I look around uncertainly, still not sure what’s going on. Through the lobby’s tall windows I see a handful of dark shapes, bundled up in rags, making their way towards the entrance.
‘I’m sorry Mr. Finch, but we have business to attend to. There’s a friend of ours still unaccounted for.’
He flutters his fingers, like this should not be a concern.
‘Oh, don’t fret on his account, Gabriel. I expect he’ll be with us presently.’
I’m not sure what he means by that, but now more men are gathering outside and I have yet to figure out how to get us by them, so I follow him over to the chairs. His heels click on the marble. There’s no sign of the cane and only the merest hint of a drag in his stride. He stands in front of the clock, taking a moment to admire the carvings on its golden face, then bends to the nearest chair and lifts the drop sheet that covers it. The upholstery is patterned like the feathers of some colorful bird. He brushes the dust from it and motions for Mags to sit. She hesitates then takes a seat. He points me towards the other one.

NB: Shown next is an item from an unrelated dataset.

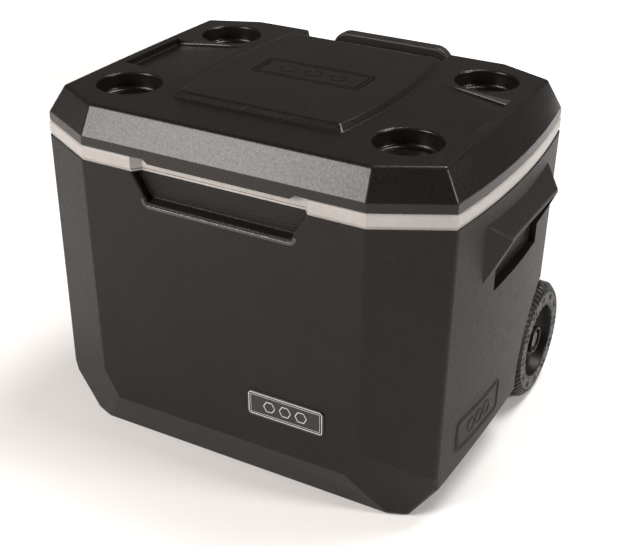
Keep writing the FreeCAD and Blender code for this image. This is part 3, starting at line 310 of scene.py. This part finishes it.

‘I’ll stand, if it’s all the same to you, Mr. Finch.’
‘As you wish, Gabriel, as you wish.’
He chooses
a spot on the sofa opposite, carefully placing one knee over the other, then looks up at me. The spectacles are gone. Without them his eyes seem an even paler shade of blue.
I glance back towards the entrance. What looks like the entire population of Starkly Correctional Institution now seems to be waiting outside. I realize it must have been their tracks I saw this morning, out on the interstate, not Peck’s.

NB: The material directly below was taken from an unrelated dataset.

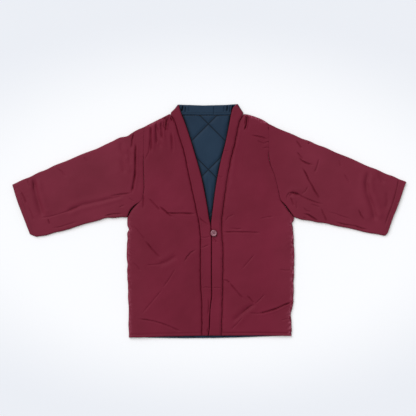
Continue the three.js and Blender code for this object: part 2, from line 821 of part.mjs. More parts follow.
function asManifold(geometry) {
  geometry.deleteAttribute('normal');
  geometry.deleteAttribute('uv');
  const merged = mergeVertices(geometry, 1e-4);
  return new wasm.Manifold(new wasm.Mesh({
    numProp: 3,
    vertProperties: new Float32Array(merged.attributes.position.array),
    triVerts: new Uint32Array(merged.index.array),
  }));
}

function fromManifold(solid) {
  const mesh = solid.getMesh();
  const geometry = new THREE.BufferGeometry();
  geometry.setAttribute('position', new THREE.BufferAttribute(mesh.vertProperties, 3));
  geometry.setIndex(new THREE.BufferAttribute(mesh.triVerts, 1));
  geometry.computeVertexNormals();
  return geometry;
}

// Loop: a fine rouleau from the right band's edge, under the button and back
function loopGeometry() {
  const points = Array.from({ length: loop.steps + 1 }, (_, i) => {
    const turn = Math.PI * (i / loop.steps - 0.5);
    const drop = loop.drop * (1 - Math.cos(turn)) ** 3;
    return new THREE.Vector3(loop.reach * Math.cos(turn), loop.halfWidth * Math.sin(turn), -drop);
  });
  const path = new THREE.CatmullRomCurve3(points);
  const section = new THREE.Shape();
  section.absarc(0, 0, loop.cordRadius, 0, Math.PI * 2);
  return new THREE.ExtrudeGeometry(section, {
    steps: loop.steps,
    extrudePath: path,
    curveSegments: loop.sides,
  });
}

function piece(name, geometry, colour, roughness) {
  const material = new THREE.MeshStandardMaterial({ color: colour, roughness, metalness: 0 });
  const mesh = new THREE.Mesh(geometry, material);
  mesh.name = name;
  return mesh;
}

const fineRight = fineBand(bandRight);
const fineLeft = fineBand(bandLeft);
const jacket = new THREE.Group();
jacket.add(
  piece('back_body', backBody(), wine, 0.72),
  piece('back_lining', backLining(), navy, 0.66),
  piece('front_right', frontGeometry(wearersRight, fineRight, foldsFrontRight), wine, 0.72),
  piece('front_left', frontGeometry(wearersLeft, fineLeft, foldsFrontLeft), wine, 0.72),
  piece('sleeve_right', sleeveGeometry(wearersRight, foldsSleeveRight), wineLight, 0.72),
  piece('sleeve_left', sleeveGeometry(wearersLeft, foldsSleeveLeft), wineLight, 0.72),
  piece('band_right', bandGeometry(fineRight, -1), wine, 0.7),
  piece('band_left', bandGeometry(fineLeft, 1), wine, 0.7),
  piece('band_neck', neckBandGeometry(), navy, 0.66),
);

const bandTop = frontFloor + bandWall;
const buttonMesh = piece('button', buttonGeometry(), wine, 0.25);
buttonMesh.position.set(button.x, button.y, bandTop + 2 * loop.cordRadius + 2 * seamGap);
const loopMesh = piece('button_loop', loopGeometry(), wine, 0.7);
loopMesh.position.set(loop.from, button.y, bandTop + loop.cordRadius + seamGap);
jacket.add(buttonMesh, loopMesh);

export default jacket;
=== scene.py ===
import math

import bmesh
import bpy
import numpy as np
from mathutils import Matrix, Vector


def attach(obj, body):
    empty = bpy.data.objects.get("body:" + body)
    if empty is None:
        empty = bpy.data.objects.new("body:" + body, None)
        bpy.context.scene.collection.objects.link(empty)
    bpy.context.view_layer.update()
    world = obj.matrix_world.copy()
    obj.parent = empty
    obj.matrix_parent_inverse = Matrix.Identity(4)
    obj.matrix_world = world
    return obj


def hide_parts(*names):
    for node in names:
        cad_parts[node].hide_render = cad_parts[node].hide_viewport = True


# Hanten jacket in light wadded cloth, buttoned and laid flat on its back.
# Lengths in the dictionaries are millimetres; meshes are written in metres.
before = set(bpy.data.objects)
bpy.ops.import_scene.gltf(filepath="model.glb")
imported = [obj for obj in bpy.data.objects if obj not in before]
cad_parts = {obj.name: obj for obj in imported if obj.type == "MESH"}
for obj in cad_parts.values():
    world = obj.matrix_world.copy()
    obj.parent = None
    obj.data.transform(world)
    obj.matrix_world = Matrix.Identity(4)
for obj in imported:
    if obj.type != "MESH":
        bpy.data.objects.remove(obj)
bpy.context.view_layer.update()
mm = 0.001

# heights and lengths that the cloths share; a swell is a height and a size, and a gather
# is a height, a pitch and a reach
cloth = {
    "gap": 0.3,
    "backTop": 3.2,
    "liningFloor": 3.5,
    "liningTop": 5.0,
    "frontFloor": 7.1,
    "frontTop": 11.3,
    "backHem": -411.6,
    "frontHem": -402.8,
    "backNeck": 368.4,
    "hemEaseLength": 110,
    "crown": 2.4,
    "crownReach": 60,
}


def table(columns, *rows):
    return dict(zip(columns.split(), np.array(rows, float).T))


def smoothLine(xs, ys, at):
    # a smooth line through points that never runs past them, as a cut edge does
    if xs[0] > xs[-1]:
        xs, ys = xs[::-1], ys[::-1]
    slope = np.diff(ys) / np.diff(xs)
    both = slope[:-1] * slope[1:]
    total = np.where(both > 0, slope[:-1] + slope[1:], 1)
    turn = np.where(both > 0, 2 * both / total, 0)
    turn = np.concatenate([slope[:1], turn, slope[-1:]])
    at = np.clip(at, xs[0], xs[-1])
    row = np.clip(np.searchsorted(xs, at) - 1, 0, len(xs) - 2)
    span = xs[row + 1] - xs[row]
    t = (at - xs[row]) / span
    bend = t * (1 - t) * span * ((1 - t) * turn[row] - t * turn[row + 1])
    return ys[row] + (ys[row + 1] - ys[row]) * t * t * (3 - 2 * t) + bend


def read(rows, by, column, at):
    return smoothLine(rows[by], rows[column], at)


def along(rows, part):
    # the place at a part of the way along a cut line
    steps = np.hypot(np.diff(rows["x"]), np.diff(rows["y"]))
    distance = np.concatenate([[0], np.cumsum(steps)])
    at = np.asarray(part) * distance[-1]
    return smoothLine(distance, rows["x"], at), smoothLine(distance, rows["y"], at)


def smoothStep(value):
    part = np.clip(value, 0, 1)
    return part * part * (3 - 2 * part)


def mix(low, high, part):
    return low + (high - low) * part


def roundRise(distance, radius):
    # quarter round: 0 at an edge, 1 from the radius inwards
    short = 1 - np.clip(distance / radius, 0, 1)
    return np.sqrt(1 - short * short)


def rimmed(part, length, rim, share):
    # a part of the width, with this share of the cells kept for the soft rim at each end
    rimPart = np.minimum(rim / length, 0.3)
    near = np.minimum(part, 1 - part)
    inRim = rimPart * np.clip(near / share, 0, 1) ** 1.5
    inside = rimPart + (near - share) / (0.5 - share) * (0.5 - rimPart)
    measured = np.where(near < share, inRim, inside)
    return np.where(part < 0.5, measured, 1 - measured)


# the kinds of crease: width and depth of the trough, and height of the lip beside it
creases = {
    "tuck": (1.4, 3.8, 1.4),
    "pleat": (1.4, 6.2, 2.6),
    "gather": (2.5, 5.2, 1.6),
    "deep": (2.3, 4.3, 1.2),
    "strong": (2.1, 3.7, 0.7),
    "medium": (2, 2.7, 0.5),
    "faint": (2, 1.6, 0.2),
    "drawn": (3, 4, 1.2),
    "valley": (4.6, 3, 1),
    "soft": (6, 2.6, 0.9),
    "slack": (6, 4, 1.3),
    "broad": (7, 5.8, 2.6),
}


def fold(kind, *line):
    # a trough along a line of places, of a kind named above or of its own width, depth and lip
    width, depth, lip = creases.get(kind, kind)
    return {"line": np.array(line, float), "width": width, "depth": depth, "lip": lip}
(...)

‘When did you send them out?’
Finch’s lips crease in a smile.
‘The morning after you showed up.’
‘You were always going to go for it.’
He nods.
‘I do hope you will excuse the subterfuge.’ He spreads his hands. ‘Only when I heard you speak of this place, it seemed like an opportunity too great to pass up.’
He leans forward and his expression changes, as though an unpleasant thought has just occurred to him.
‘You didn’t have any designs on it yourself, did you?’
I shake my head. I can’t imagine anything worse than spending another night here.
‘Good, good. I would hate for us to fall out over it.’
‘You held me in that cell, though.’
He spreads his hands by way of apology.
‘Yes, but your incarceration was only temporary. I assumed you would need our help, and I needed time to get these fellows here. You will forgive me Gabriel, but your plan did seem a little…threadbare.’ He looks over at Mags, then back to me again. ‘Although I have to say, you seem to have managed admirably.’ He gestures in the direction of the Exhibition Hall. ‘What will we find back there?’
‘Just bodies, for the most part. There’s a level beneath the plant room; you might want to be careful when you go check it out. One of the furies got free. It has a soldier trapped down there.’